Cost of professional valuation in Kenya (2026):
- SME valuation (KES 5M – KES 100M turnover): KES 80,000 – KES 200,000
- Mid-market business (KES 100M – KES 500M turnover): KES 200,000 – KES 500,000
- Large enterprise: KES 500,000+
Common Mistakes to Avoid
- Over-valuing based on hope – Projections without historical backing are useless. Buyers pay for actual performance, not potential.
- Ignoring debt – External loans reduce equity value. Make sure your valuation separates business debt from personal debt.
- Using outdated multiples – Multiples from 2020 do not apply in 2026. Inflation, interest rates, and sector trends change.
- Valuing without a purpose – A valuation for loan collateral is different from one for selling. Be clear about the objective beforehand.
- Skipping professional help – Using DIY spreadsheets or online calculators often leads to inaccurate estimates. Kenya’s market has unique risk premiums that require local expertise.

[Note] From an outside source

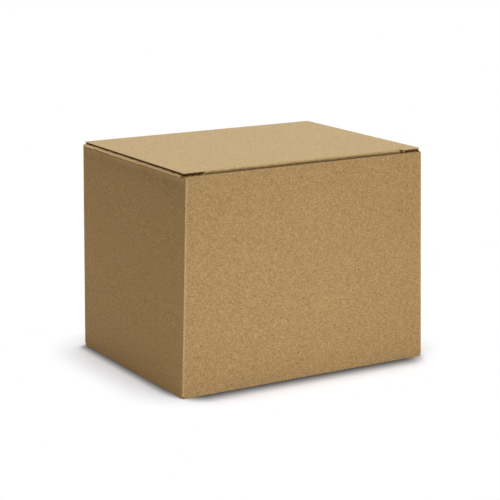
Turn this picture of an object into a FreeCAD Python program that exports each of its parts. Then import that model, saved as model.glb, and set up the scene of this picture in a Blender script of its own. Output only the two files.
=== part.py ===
# Closed shipping carton of corrugated kraft board, with a tuck-in lid and a snap-lock bottom.
# The origin is the middle of the footprint, X runs along the wide front, Y to the back, Z up.
# The carton is one die-cut sheet: four walls and a glue tab, two dust flaps, four bottom flaps
# and the lid with its tuck flap. The lid is a solid of its own, because it swings on its crease.
import FreeCAD, Part
import os
import Sketcher

doc = FreeCAD.newDocument("closed_cardboard_box")

# Driving dimensions, in millimetres, and degrees for the lean of the tuck flap
SIZES = [
    ("box_width", "250"),
    ("box_depth", "196"),
    ("box_height", "198"),
    ("board", "3"),
    ("liner", "0.3"),
    ("flute_medium", "0.25"),
    ("flute_pitch", "6.1"),
    ("flute_crown", "0.75"),
    ("flute_depth", "6"),
    ("edge_groove", "1.5"),
    ("corner_radius", "0.8"),
    ("fold_radius", "2.4"),
    ("tuck_radius", "2.2"),
    ("layer_gap", "0.3"),
    ("foot_radius", "1.6"),
    ("foot_slot", "0.4"),
    ("slot_width", "2.4"),
    ("slot_height", "1.2"),
    ("joint_setback", "2.4"),
    ("glue_tab", "30"),
    ("lid_lift", "1"),
    ("lid_play", "0.3"),
    ("lid_setback", "0.5"),
    ("ear_clip", "3"),
    ("crease_core", "1.1"),
    ("dust_length", "76"),
    ("dust_taper", "14"),
    ("dust_clearance", "1.2"),
    ("tuck_length", "34"),
    ("tuck_play", "0.3"),
    ("tuck_side_play", "1.6"),
    ("tuck_lean", "1.5"),
    ("shoulder_radius", "16"),
    ("slit_length", "23"),
    ("slit_width", "1.2"),
    ("slit_bevel", "2"),
    ("mitre", "14"),
    ("mitre_gap", "1.5"),
    ("first_flap_reach", "112"),
    ("lock_width", "104"),
    ("lock_depth", "22"),
    ("side_flap_reach", "72"),
    ("side_flap_taper", "26"),
    ("last_flap_reach", "98"),
    ("last_flap_taper", "34"),
    ("tongue_reach", "24"),
    ("tongue_play", "3"),
    ("tongue_rise", "16"),
    ("tongue_taper", "8"),
]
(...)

When to Update Your Valuation
Your business value is not static. Update your valuation whenever:
- You are planning a fundraising round
- A major contract is won or lost
- The business moves to a new location
- Regulatory changes affect your industry (e.g., new tax laws, licensing)

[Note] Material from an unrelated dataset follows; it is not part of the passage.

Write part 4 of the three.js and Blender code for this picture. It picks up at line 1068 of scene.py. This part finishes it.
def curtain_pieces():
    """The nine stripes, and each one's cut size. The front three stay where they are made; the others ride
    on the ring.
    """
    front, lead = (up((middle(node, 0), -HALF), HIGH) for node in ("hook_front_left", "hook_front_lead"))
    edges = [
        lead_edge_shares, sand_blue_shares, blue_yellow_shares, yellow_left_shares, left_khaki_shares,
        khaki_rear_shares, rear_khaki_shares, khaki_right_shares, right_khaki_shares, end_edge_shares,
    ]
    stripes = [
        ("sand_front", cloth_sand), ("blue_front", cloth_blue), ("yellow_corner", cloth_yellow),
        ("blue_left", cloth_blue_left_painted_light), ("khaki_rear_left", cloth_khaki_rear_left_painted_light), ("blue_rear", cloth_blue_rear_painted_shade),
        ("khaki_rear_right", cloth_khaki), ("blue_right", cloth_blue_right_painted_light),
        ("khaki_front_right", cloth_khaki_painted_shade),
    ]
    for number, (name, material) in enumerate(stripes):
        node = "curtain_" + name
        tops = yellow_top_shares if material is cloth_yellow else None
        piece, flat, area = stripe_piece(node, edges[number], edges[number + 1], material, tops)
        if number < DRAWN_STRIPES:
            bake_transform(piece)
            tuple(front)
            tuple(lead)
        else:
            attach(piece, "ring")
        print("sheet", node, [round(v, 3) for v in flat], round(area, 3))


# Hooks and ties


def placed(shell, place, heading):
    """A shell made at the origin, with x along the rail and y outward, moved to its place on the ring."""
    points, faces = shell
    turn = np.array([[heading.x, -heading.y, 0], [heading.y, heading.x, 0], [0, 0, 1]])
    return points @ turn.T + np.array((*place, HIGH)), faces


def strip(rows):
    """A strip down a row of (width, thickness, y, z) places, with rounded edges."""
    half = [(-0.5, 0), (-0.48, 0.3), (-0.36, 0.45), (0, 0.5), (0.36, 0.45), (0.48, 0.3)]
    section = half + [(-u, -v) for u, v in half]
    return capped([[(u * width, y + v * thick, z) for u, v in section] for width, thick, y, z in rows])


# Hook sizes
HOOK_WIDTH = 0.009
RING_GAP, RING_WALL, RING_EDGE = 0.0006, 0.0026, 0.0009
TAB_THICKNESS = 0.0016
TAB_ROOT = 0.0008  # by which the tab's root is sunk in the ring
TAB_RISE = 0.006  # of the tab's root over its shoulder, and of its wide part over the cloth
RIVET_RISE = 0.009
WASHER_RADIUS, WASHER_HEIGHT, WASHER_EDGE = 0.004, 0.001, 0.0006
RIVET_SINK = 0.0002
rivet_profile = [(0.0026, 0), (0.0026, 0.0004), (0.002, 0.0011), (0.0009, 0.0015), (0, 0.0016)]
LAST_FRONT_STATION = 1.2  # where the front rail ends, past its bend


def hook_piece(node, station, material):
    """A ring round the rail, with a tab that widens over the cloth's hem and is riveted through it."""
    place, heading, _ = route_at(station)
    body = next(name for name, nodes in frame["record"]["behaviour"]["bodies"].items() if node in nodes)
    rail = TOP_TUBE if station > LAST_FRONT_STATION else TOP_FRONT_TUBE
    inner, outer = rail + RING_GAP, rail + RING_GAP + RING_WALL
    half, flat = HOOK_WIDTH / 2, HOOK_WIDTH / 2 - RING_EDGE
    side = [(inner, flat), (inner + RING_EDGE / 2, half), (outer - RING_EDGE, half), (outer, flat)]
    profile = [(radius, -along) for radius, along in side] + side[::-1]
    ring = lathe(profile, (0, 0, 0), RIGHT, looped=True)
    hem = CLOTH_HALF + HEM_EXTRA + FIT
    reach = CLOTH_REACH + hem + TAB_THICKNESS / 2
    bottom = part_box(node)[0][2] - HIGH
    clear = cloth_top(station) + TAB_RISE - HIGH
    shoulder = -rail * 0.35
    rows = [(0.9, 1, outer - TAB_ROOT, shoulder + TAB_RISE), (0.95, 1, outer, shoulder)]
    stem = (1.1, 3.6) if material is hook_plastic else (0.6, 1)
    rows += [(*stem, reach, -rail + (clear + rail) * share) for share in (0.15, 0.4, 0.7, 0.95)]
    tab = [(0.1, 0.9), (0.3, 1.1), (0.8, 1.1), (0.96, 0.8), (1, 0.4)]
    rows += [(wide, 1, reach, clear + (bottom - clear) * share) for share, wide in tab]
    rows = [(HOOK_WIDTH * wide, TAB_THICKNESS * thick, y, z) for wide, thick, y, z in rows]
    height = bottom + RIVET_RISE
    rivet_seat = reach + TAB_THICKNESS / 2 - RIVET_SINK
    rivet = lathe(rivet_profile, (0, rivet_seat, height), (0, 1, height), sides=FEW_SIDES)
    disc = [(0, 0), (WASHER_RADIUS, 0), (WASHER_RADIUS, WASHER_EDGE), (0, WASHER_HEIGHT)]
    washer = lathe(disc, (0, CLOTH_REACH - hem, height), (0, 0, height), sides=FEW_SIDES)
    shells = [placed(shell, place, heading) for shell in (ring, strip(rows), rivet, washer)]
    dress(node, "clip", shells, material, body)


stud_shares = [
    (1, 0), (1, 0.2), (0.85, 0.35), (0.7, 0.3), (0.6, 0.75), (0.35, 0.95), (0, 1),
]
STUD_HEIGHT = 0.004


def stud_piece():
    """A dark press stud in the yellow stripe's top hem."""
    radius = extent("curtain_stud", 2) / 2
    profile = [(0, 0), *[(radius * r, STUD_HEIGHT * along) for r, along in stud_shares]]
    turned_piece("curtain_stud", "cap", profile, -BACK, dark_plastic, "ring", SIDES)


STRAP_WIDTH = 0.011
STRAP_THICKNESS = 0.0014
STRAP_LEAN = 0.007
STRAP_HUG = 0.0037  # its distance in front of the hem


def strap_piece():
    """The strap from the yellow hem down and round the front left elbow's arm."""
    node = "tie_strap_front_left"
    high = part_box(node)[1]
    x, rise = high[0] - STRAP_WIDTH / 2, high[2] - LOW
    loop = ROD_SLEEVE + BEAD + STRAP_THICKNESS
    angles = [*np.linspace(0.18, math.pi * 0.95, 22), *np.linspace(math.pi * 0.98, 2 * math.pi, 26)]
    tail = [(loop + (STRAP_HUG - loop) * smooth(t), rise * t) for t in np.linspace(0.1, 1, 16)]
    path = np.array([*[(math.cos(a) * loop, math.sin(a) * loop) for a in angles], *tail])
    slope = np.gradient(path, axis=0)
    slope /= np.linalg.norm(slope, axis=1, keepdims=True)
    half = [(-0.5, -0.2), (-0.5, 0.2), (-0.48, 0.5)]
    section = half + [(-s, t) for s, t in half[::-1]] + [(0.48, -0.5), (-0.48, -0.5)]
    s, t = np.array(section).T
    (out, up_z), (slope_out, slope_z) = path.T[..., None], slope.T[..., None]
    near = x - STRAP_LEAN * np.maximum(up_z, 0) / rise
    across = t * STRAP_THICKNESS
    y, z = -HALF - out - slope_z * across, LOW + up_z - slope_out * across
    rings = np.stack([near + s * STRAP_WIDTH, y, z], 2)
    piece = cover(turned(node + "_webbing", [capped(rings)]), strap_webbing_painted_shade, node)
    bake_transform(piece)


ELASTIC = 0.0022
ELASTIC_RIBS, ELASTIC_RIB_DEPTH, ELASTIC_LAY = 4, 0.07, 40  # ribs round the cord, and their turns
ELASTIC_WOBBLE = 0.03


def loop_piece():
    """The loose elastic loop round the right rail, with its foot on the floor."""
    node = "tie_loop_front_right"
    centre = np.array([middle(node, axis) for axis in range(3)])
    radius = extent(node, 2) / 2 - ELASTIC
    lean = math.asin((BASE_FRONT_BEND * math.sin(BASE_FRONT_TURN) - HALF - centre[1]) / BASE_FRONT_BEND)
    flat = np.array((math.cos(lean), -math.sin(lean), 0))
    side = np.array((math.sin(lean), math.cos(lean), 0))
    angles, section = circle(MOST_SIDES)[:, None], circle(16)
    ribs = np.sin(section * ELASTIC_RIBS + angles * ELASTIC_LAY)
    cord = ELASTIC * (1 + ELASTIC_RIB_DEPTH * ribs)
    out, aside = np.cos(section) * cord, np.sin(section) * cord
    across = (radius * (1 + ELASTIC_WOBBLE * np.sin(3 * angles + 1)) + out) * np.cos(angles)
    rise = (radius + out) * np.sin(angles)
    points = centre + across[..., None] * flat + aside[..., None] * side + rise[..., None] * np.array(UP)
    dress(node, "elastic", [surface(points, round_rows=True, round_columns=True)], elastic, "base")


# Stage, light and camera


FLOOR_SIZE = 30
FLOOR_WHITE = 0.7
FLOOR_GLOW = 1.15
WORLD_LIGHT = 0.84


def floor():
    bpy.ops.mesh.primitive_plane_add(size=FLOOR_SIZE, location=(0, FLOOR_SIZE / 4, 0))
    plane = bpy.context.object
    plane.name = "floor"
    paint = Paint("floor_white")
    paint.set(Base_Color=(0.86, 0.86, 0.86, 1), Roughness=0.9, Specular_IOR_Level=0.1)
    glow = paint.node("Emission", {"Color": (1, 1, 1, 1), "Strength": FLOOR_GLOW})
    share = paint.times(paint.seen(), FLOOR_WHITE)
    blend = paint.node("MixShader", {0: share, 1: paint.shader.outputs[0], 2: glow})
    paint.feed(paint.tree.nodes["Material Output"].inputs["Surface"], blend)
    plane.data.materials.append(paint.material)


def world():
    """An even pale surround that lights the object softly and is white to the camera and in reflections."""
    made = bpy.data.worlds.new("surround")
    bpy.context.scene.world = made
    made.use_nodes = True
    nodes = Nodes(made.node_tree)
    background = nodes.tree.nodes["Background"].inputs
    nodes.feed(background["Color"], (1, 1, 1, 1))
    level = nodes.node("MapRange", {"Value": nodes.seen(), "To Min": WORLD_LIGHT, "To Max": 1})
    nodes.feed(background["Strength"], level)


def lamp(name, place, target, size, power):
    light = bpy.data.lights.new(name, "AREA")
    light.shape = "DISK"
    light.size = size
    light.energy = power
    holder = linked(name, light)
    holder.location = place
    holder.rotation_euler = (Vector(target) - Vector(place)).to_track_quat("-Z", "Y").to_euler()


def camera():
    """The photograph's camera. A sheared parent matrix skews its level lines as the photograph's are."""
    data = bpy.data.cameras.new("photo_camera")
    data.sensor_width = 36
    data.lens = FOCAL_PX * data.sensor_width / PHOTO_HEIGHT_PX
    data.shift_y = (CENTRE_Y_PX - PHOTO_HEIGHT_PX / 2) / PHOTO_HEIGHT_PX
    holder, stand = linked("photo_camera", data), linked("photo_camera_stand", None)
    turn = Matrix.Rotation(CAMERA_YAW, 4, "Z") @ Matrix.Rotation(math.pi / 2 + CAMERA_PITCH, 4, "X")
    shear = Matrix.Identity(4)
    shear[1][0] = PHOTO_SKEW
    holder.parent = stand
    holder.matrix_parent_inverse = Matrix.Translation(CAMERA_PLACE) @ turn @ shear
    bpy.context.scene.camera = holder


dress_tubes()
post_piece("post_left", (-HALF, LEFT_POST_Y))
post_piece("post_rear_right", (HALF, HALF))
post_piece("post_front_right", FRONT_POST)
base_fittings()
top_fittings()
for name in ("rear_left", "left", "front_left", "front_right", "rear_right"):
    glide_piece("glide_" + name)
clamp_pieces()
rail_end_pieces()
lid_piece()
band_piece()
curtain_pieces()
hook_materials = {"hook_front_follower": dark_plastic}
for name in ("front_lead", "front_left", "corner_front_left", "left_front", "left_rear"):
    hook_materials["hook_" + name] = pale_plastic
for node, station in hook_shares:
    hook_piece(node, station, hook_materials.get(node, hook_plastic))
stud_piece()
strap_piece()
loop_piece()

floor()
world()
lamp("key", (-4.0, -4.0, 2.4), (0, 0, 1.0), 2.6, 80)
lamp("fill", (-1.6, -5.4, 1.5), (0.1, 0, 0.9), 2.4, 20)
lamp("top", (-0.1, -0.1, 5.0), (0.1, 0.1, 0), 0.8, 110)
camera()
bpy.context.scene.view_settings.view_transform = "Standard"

- Partnership changes or shareholder exits
- Significant capital investments are made
Many business owners find it useful to get an informal valuation every 12–18 months to stay informed.
Conclusion
Knowing your business’s worth in Kenya is not a luxury—it is a strategic necessity. Whether you are aiming for a sale, seeking investment, or simply planning for the future, a professional valuation gives you clarity and confidence.
The most reliable route is to engage certified valuation services in Kenya who understand local market dynamics, regulatory frameworks, and industry-specific multiples. The cost of a valuation is a small price to pay for the leverage and insight it provides.
In 2026, Kenyan businesses are being valued at higher multiples than ever before, especially those with clean records, recurring revenue, and strong management. Take the time to get your business properly valued—it could be the smartest investment you make this year.